## Aim of the exercise
Search the data below for "materials"; list each line that holds it.

3D code data

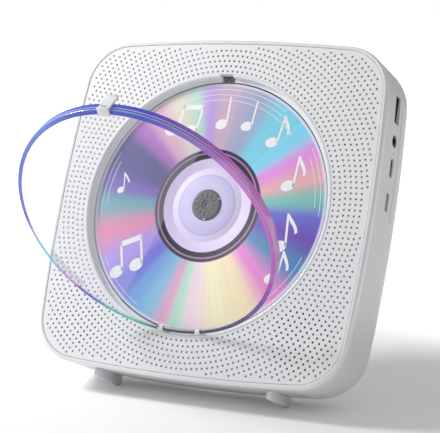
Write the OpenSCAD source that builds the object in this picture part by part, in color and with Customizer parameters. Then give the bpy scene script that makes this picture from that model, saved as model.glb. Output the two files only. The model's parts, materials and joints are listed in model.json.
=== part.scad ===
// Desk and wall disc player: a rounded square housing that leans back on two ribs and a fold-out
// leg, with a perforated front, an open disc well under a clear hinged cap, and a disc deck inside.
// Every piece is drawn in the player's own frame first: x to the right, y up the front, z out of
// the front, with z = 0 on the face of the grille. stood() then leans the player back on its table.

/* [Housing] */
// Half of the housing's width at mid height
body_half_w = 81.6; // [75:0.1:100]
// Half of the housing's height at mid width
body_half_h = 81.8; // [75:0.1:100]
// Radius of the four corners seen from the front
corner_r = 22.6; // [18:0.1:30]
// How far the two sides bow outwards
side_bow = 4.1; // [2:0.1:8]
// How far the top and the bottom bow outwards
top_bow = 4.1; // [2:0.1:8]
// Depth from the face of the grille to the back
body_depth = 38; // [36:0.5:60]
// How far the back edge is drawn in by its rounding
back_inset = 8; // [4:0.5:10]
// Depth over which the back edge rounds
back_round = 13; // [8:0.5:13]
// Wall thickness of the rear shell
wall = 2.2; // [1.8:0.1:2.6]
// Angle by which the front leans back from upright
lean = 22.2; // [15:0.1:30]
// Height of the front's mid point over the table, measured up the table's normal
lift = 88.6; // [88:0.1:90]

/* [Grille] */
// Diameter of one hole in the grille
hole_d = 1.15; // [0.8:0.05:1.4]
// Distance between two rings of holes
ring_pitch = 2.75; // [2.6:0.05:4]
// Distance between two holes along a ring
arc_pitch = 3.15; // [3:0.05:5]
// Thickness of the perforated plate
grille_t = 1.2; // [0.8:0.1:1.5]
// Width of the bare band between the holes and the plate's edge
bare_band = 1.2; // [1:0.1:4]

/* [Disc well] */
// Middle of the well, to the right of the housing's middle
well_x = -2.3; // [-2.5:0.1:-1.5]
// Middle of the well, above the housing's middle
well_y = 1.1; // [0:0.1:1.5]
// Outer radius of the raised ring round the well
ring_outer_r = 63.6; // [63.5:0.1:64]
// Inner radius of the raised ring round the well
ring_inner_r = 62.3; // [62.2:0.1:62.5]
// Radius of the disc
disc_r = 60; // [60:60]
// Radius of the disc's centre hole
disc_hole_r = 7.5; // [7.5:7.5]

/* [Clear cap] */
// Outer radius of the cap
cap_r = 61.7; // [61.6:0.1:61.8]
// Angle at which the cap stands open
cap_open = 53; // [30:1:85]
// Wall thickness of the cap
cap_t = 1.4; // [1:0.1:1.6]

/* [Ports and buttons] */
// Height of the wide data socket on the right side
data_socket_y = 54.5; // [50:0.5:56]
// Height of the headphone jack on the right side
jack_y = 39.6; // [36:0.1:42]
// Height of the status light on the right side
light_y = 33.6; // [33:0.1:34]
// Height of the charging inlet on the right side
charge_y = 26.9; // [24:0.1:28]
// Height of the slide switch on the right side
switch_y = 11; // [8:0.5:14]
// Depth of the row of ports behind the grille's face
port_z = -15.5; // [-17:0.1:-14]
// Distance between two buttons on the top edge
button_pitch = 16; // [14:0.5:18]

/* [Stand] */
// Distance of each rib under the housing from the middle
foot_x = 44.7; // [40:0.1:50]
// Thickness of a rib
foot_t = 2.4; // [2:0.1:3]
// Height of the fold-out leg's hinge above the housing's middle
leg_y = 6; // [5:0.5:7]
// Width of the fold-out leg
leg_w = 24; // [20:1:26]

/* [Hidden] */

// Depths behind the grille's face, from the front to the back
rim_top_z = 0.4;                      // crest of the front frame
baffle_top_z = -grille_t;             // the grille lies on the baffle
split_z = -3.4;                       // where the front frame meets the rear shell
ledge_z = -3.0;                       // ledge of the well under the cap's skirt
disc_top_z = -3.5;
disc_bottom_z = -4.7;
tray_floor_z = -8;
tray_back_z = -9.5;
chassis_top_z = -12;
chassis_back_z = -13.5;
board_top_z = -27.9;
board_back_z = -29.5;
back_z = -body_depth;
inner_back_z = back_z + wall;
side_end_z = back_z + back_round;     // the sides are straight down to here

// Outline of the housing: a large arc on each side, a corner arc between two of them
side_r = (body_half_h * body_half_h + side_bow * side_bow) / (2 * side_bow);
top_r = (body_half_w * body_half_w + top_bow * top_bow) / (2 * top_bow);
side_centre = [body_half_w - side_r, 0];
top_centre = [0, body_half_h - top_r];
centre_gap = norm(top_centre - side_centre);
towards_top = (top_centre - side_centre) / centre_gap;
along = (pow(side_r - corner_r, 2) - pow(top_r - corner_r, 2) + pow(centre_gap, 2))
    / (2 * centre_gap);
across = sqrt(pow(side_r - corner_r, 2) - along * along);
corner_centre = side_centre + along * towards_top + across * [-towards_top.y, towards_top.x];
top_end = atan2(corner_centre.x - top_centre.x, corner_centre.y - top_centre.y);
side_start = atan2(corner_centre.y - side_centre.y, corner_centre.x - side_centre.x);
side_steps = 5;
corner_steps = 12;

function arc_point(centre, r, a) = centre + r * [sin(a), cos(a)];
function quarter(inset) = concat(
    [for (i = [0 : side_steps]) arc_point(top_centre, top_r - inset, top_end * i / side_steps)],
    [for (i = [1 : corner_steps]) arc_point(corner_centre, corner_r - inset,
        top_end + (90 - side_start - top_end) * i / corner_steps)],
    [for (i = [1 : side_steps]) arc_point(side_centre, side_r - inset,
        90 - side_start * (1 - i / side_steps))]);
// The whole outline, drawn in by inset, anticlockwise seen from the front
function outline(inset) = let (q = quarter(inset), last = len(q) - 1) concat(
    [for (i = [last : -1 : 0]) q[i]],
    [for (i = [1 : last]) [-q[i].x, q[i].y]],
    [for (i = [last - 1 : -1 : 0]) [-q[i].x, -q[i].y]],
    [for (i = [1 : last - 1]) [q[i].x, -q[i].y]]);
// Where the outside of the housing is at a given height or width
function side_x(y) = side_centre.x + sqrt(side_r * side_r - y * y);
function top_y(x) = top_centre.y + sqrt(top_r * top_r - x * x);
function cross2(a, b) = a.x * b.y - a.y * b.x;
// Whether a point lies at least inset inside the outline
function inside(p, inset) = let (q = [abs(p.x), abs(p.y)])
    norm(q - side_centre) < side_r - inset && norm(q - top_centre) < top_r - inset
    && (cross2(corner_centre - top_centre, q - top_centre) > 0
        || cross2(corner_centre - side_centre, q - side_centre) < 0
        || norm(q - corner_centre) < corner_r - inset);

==

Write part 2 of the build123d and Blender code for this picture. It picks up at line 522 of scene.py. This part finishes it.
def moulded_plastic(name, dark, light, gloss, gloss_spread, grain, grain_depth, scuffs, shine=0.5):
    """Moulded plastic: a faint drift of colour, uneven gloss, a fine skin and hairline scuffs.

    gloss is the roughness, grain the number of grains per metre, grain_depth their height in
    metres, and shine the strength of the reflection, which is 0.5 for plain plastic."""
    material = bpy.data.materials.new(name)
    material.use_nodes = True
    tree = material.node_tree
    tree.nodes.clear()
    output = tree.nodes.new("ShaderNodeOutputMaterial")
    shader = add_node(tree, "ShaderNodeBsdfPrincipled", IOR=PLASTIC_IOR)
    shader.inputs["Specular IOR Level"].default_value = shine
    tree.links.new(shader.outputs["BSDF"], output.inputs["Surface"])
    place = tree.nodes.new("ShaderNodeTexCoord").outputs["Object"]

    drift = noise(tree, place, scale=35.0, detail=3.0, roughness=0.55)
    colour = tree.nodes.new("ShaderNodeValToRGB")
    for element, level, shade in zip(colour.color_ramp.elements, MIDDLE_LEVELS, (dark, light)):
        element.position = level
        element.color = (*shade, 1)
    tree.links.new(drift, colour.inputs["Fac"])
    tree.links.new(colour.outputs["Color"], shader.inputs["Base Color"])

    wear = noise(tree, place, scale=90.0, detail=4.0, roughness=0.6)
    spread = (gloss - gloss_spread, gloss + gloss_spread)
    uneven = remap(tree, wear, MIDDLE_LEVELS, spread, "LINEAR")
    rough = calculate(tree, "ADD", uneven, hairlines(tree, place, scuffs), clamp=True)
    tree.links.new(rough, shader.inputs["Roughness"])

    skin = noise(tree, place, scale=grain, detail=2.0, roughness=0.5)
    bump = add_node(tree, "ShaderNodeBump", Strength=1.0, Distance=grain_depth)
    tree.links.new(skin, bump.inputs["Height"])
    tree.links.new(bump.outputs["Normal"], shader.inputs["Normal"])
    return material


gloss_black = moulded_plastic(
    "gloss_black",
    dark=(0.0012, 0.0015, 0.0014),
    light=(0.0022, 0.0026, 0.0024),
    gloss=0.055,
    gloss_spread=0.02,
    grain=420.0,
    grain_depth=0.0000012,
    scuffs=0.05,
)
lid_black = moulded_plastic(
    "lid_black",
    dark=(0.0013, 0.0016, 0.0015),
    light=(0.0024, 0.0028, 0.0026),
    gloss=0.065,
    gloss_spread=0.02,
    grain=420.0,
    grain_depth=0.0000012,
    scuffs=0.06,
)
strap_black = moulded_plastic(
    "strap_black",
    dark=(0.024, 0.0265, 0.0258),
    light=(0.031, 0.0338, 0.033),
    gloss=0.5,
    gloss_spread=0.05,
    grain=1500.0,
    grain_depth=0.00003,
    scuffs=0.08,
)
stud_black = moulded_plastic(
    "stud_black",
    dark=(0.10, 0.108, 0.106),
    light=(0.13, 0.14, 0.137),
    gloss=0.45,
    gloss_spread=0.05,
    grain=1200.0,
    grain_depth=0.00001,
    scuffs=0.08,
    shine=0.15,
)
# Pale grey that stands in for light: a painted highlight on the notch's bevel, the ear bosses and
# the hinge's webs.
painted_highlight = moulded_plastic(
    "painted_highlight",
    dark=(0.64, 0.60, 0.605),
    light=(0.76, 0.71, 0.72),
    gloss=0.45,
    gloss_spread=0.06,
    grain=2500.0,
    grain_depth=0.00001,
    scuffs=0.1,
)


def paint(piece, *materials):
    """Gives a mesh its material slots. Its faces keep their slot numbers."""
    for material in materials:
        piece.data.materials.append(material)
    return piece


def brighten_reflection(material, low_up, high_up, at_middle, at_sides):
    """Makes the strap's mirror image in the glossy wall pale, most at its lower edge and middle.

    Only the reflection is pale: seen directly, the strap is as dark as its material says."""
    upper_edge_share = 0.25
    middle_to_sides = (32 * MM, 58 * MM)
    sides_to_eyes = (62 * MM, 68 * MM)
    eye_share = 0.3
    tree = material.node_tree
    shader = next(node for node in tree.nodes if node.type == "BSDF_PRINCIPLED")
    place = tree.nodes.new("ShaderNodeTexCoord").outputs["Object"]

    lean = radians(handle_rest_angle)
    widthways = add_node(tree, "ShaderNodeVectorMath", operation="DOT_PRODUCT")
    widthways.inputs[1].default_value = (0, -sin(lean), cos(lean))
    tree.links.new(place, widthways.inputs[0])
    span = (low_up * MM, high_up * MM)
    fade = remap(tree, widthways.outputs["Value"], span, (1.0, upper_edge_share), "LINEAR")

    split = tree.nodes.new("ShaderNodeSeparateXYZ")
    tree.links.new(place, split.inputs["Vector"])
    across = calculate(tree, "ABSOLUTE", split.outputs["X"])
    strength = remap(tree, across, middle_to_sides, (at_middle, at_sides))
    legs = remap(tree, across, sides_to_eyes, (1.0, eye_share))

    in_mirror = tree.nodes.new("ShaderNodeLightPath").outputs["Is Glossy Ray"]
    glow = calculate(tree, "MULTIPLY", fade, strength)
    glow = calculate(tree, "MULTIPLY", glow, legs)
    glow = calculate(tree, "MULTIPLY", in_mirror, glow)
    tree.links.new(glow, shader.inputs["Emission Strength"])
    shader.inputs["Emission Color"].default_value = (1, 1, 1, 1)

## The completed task
Write the OpenSCAD source that builds the object in this picture part by part, in color and with Customizer parameters. Then give the bpy scene script that makes this picture from that model, saved as model.glb. Output the two files only. The model's parts, materials and joints are listed in model.json.
    material = bpy.data.materials.new(name)
def paint(piece, *materials):
    for material in materials:
        piece.data.materials.append(material)